Das ist hierzulande heutzutage so üblich.
Leider ist er saumäßig saumselig.
Er vergibt die Jobs nach Gutdünken und Wohlwollen.

Drei neue Lieblingssätze

Über die letzten zwei Monate hinweg habe ich mal wieder intensiv mit XSLT gerungen, um ein (mir) neues Korpusformat in ein anderes zu überführen. Syntaktische Annotation steckt voller Fußangeln, gerade fürs Deutsche, und daher war ich immer heilfroh, in den Datenproben schön komplizierte Beispielsätze zu finden, an denen sich trefflich testen ließ, ob mein Konvertierstylesheet wirklich funktionierte. Insbesondere drei Sätze aus der Märkischen Allgemeinen Zeitung (das Korpus kommt aus Potsdam) sind mir richtig ans Herz gewachsen.

Was haben wir nicht alles zusammen durchgemacht, liebe Sätze! Was haben verbuggte frühe Versionen meines Stylesheets eure Syntax verstümmelt, wie verzweifelt habe ich manchmal nach den Fehlern gesucht! Wo für normale glatte Sätze ohne Extravaganzen alles schon zu laufen schien, wart ihr unbestechlich und habt die Unvollkommenheit der Konvertierung entlarvt! Heute stelle ich euch der Öffentlichkeit vor:

Doch wo und wer sind sie?

Das wird im Potsdamer Korpus gewissermaßen als „Doch wo sind sie und doch wer sind sie?“ analysiert, wobei statt der roten Teile durch „secondary edges“ die blauen ein zweites Mal in den syntaktischen Baum eingebunden werden. Eine wunderhübsche symmetrische Konstruktion.

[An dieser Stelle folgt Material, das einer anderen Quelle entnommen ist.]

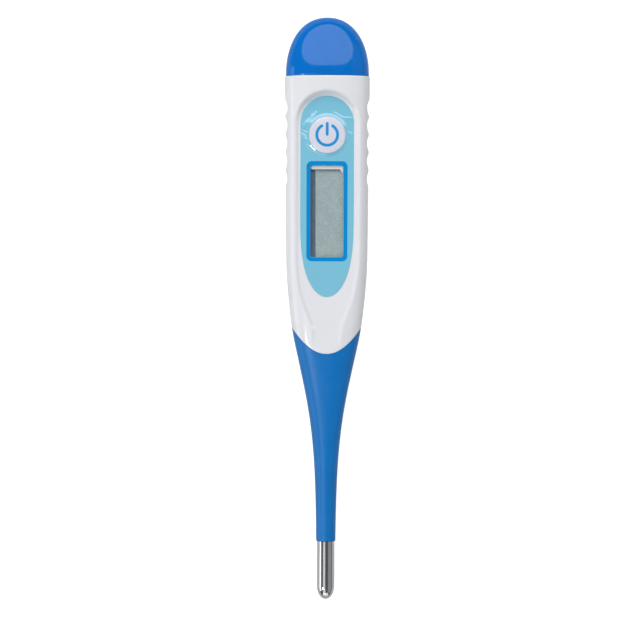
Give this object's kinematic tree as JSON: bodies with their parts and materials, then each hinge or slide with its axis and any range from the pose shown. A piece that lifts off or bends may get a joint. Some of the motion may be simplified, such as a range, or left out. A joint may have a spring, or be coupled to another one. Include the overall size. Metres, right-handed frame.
{
  "type": "digital thermometer",
  "caption": "Slim clinical stick thermometer: white casing with label, button and display window, blue pull-off battery cap, flexible blue probe sleeve and rounded metal tip.",
  "frame": {"origin": "middle of the length and width, on the flat of the back that it rests on", "axes": "+Z out of the display face, +Y along the length towards the battery cap, -Y towards the metal tip, +X across"},
  "size_m": [0.0188, 0.127, 0.0104],
  "materials": {
    "casing_white": "glossy moulded ABS",
    "sleeve_blue": "satin moulded soft elastomer",
    "cap_blue": "polished moulded ABS",
    "plug_grey": "moulded",
    "seal_black": "smooth rubber",
    "label_film": "clear film printed on the back",
    "clear_window": "clear acrylic",
    "button_white": "glossy film over a domed disc",
    "inner_white": "moulded",
    "lcd_grey": "polarising film",
    "lcd_glass": "thin float glass",
    "lcd_reflector": "grey reflecting film",
    "zebra_rubber": "striped silicone",
    "board_green": "solder mask over glass epoxy",
    "component_grey": "small sintered parts",
    "epoxy_black": "cured epoxy drop",
    "spring_steel": "nickel plated spring strip",
    "brass": "rolled sheet",
    "ceramic_disc": "silvered ceramic",
    "cell_steel": "drawn nickel-plated can",
    "wire_enamel": "enamelled fine wire",
    "holder_white": "moulded",
    "tip_steel": "drawn and polished stainless",
    "thermal_epoxy": "filled epoxy",
    "bead_black": "glass-coated bead"
  },
  "bodies": {
    "casing": {"casing": "casing_white", "sleeve_root": "sleeve_blue", "label_film": "label_film", "display_window": "clear_window", "lcd_frame": "inner_white", "lcd_polariser": "lcd_grey", "lcd_front_glass": "lcd_glass", "lcd_rear_glass": "lcd_glass", "lcd_reflector": "lcd_reflector", "zebra_connector": "zebra_rubber", "circuit_board": "board_green", "board_carrier": "inner_white", "board_components": "component_grey", "chip_cover": "epoxy_black", "snap_dome": "spring_steel", "buzzer_plate": "brass", "buzzer_ceramic": "ceramic_disc", "battery": "cell_steel", "battery_contact_positive": "spring_steel", "battery_contact_negative": "spring_steel", "lead_wires": "wire_enamel"},
    "button": {"button_cap": "button_white", "button_plunger": "inner_white"},
    "battery_cap": {"cap_shell": "cap_blue", "cap_plug": "plug_grey", "cap_seal": "seal_black"},
    "flex_1": {"sleeve_1": "sleeve_blue"},
    "flex_2": {"sleeve_2": "sleeve_blue"},
    "flex_3": {"sleeve_3": "sleeve_blue"},
    "flex_4": {"sleeve_4": "sleeve_blue"},
    "flex_5": {"sleeve_5": "sleeve_blue"},
    "flex_6": {"sleeve_6": "sleeve_blue"},
    "flex_7": {"sleeve_7": "sleeve_blue"},
    "flex_8": {"sleeve_8": "sleeve_blue", "tip_holder": "holder_white", "metal_tip": "tip_steel", "thermal_epoxy": "thermal_epoxy", "thermistor_bead": "bead_black"}
  },
  "joints": [
    {"name": "button_press", "type": "slide", "parent": "casing", "child": "button", "axis": [0, 0, -1], "range_m": [0, 0.0003], "stiffness_N_per_m": 3000},
    {"name": "cap_pull", "type": "slide", "parent": "casing", "child": "battery_cap", "axis": [0, 1, 0], "range_m": [0, 0.015]},
    {"name": "bend_up_1", "type": "hinge", "parent": "casing", "child": "flex_1", "pos_m": [0, -0.0185, 0.0047], "axis": [1, 0, 0], "range_deg": [-11, 11], "stiffness_Nm_per_rad": 0.3, "deforming": ["lead_wires"]},
    {"name": "bend_side_1", "type": "hinge", "parent": "flex_1", "child": "flex_2", "pos_m": [0, -0.0225, 0.0047], "axis": [0, 0, 1], "range_deg": [-11, 11], "stiffness_Nm_per_rad": 0.3},
    {"name": "bend_up_2", "type": "hinge", "parent": "flex_2", "child": "flex_3", "pos_m": [0, -0.0265, 0.0047], "axis": [1, 0, 0], "range_deg": [-11, 11], "stiffness_Nm_per_rad": 0.3},
    {"name": "bend_side_2", "type": "hinge", "parent": "flex_3", "child": "flex_4", "pos_m": [0, -0.0305, 0.0047], "axis": [0, 0, 1], "range_deg": [-11, 11], "stiffness_Nm_per_rad": 0.3},
    {"name": "bend_up_3", "type": "hinge", "parent": "flex_4", "child": "flex_5", "pos_m": [0, -0.0345, 0.0047], "axis": [1, 0, 0], "range_deg": [-11, 11], "stiffness_Nm_per_rad": 0.3},
    {"name": "bend_side_3", "type": "hinge", "parent": "flex_5", "child": "flex_6", "pos_m": [0, -0.0385, 0.0047], "axis": [0, 0, 1], "range_deg": [-11, 11], "stiffness_Nm_per_rad": 0.3},
    {"name": "bend_up_4", "type": "hinge", "parent": "flex_6", "child": "flex_7", "pos_m": [0, -0.0425, 0.0047], "axis": [1, 0, 0], "range_deg": [-11, 11], "stiffness_Nm_per_rad": 0.3},
    {"name": "bend_side_4", "type": "hinge", "parent": "flex_7", "child": "flex_8", "pos_m": [0, -0.0465, 0.0047], "axis": [0, 0, 1], "range_deg": [-11, 11], "stiffness_Nm_per_rad": 0.3}
  ]
}
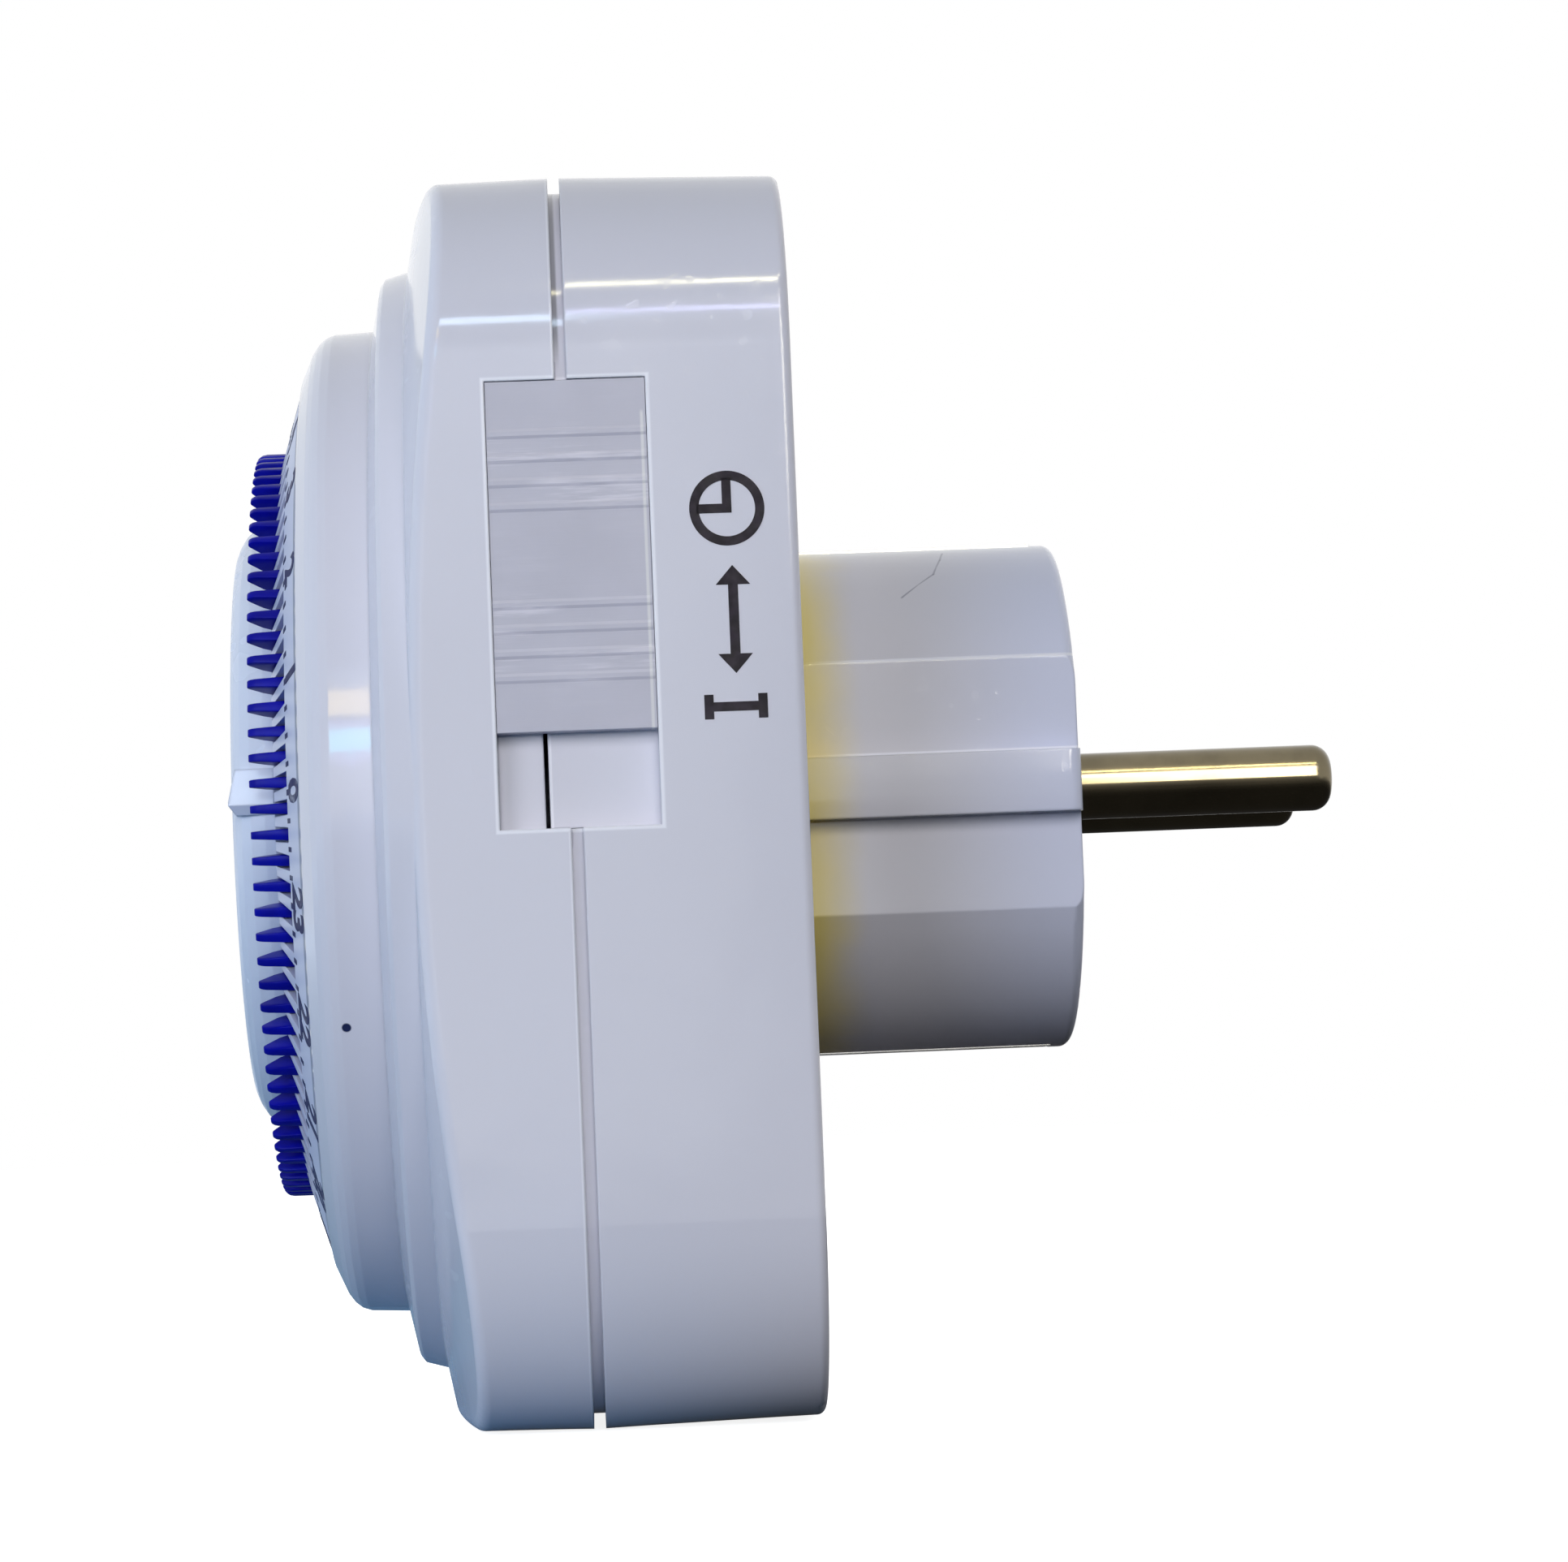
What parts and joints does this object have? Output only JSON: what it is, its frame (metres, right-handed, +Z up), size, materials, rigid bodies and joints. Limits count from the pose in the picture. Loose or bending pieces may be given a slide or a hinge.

Die jungen Autoren wollen nur noch gute Bücher schreiben und behaupten nicht, dass sie dem Kanzler Ratschläge erteilen können, die besser sind als die von Normalbürgern.

In der messerscharfen Potsdamer Analyse hat dieser Satz zwei unterbrochene Konstituenten, wobei eine („besser (…) als die von Normalbürgern“) in der anderen („Ratschläge (…), die besser sind als die von Normalbürgern“) steckt. Schon eine ganz ordentliche Messlatte.

Vielleicht wird ja der abgerundete Bonbonpreis durch den aufgerundeten Schokoladenpreis wieder wettgemacht.

Auch der Sprung von zweiteiligen zu dreiteiligen Konstituenten war nicht ganz trivial. Und inhaltlich gefällt mir dieser Satz besonders gut.